Here’s another difficult thing for Vlahović: as many judge him based on the number of goals he’s scoring, the standard by which a certain Norwegian player certainly finds his assessment, what Max Allegri is looking for is a complete forward rather than just a goal-scoring striker. Hold-up play is important. Getting into defensive shape is important. Distribution is important. Spacing is important.
On top of the roster differences and the different KPIs, Vlahović missed a big chunk of the middle of the season because of an injury; we also must not forget this is his first full season with a marquee club. And that first full season has been marred by the points penalty, casting an aberrational pall on the proceedings. In other words, there are, in my opinion, a lot of mitigating circumstances to what is going on with Vlahović.
Despite Haaland’s goal-scoring success and DV9’s lack of it, I do think we’ve seen Vlahović taking steps to becoming a more well-rounded attacker. His hold-up play has markedly improved since his tenure in Turin began, and so has his vision and awareness.
Even in the poor decision against Inter, it wasn’t that Vlahović didn’t see Fagioli, it was just that Vlahović was so hungry for a goal he forced a shot; he got a little bit greedy. But if you rewind the tape and look at the build-up, you see the Serbian take a little glance in that direction before turning with the ball. Immediately after the shot, Vlahović knew he’d made a mistake, and he apologized for it.
The mental strain of metrics, and the mental strain of the future
Vlahović, amazingly, turned 23 years old just two months ago. Age-wise, he’s wedged in between Kylian Mbappé, his senior, and Haaland, his junior, but in terms of experience the Juventus man is well behind both. In his first full season with a European power in Serie A, Vlahović is very much still cutting his teeth on the top stage. Mbappé, of course, was a prodigy at a ridiculously young age, and is already, incomprehensibly, in his sixth year at PSG. Haaland, meanwhile, had two and a half years at the youth development powerhouse and second-best team in Germany Borussia Dortmund.
I think it’s easy to forget this. Rightly or wrongly, Vlahović hears his name thrown around with the likes of these two, and each of those players is succeeding or has succeeded at a higher level and with more consistency than him.
With the points penalty and the general murkiness of Juve’s future, one has to wonder whether there’s also a mental strain of wondering what’s next. Regardless of the form in which Vlahović finishes the season, there will almost certainly be suitors once the summer transfer window opens. Chelsea, Manchester United, Real Madrid, and Bayern Munich all immediately come to mind in terms of teams with cash who have some sort of need at striker.

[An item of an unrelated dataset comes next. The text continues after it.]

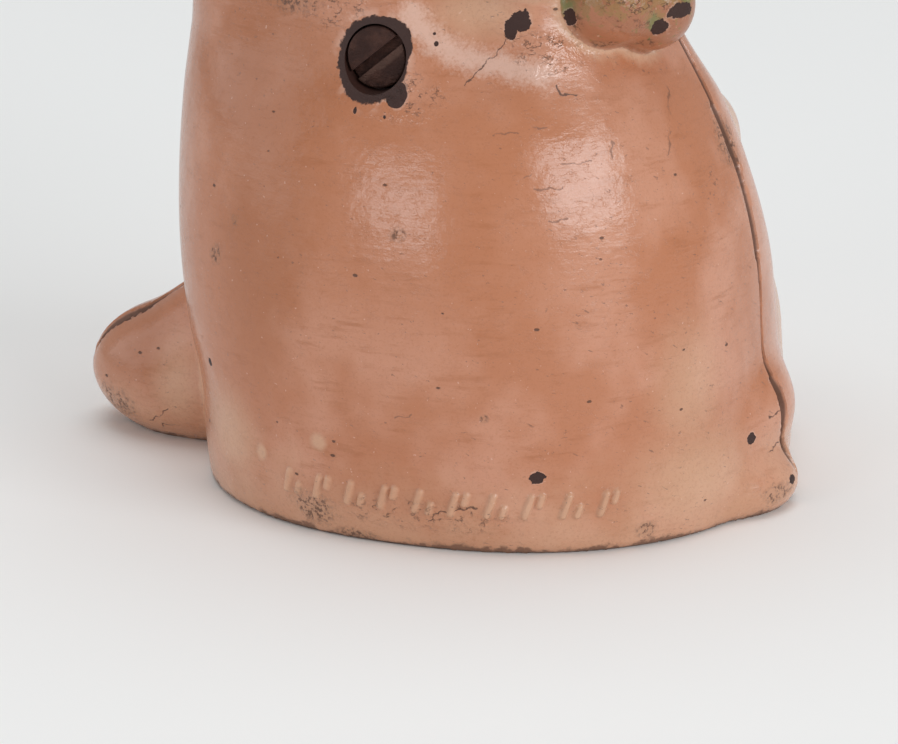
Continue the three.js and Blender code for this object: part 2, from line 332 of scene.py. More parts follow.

They might also sense that, with Juve’s Champions League hopes somewhat of a longshot, and with the general financial state of affairs in Turin, that there could be some sort of reduced price tag.
Although I firmly believe that Vlahović remains a very good player who could become a great player, I don’t pretend to know what Juventus should or shouldn’t do with him, let alone what they will or won’t do. And I certainly don’t pretend to know what’s going on in the player’s mind, which might be the most important few inches of space in this whole conundrum. But these are the facts I do know: Vlahović is good, it’s been a tough year for him, but even despite that fact there will be no lack of interest in his extremely dynamic abilities come June.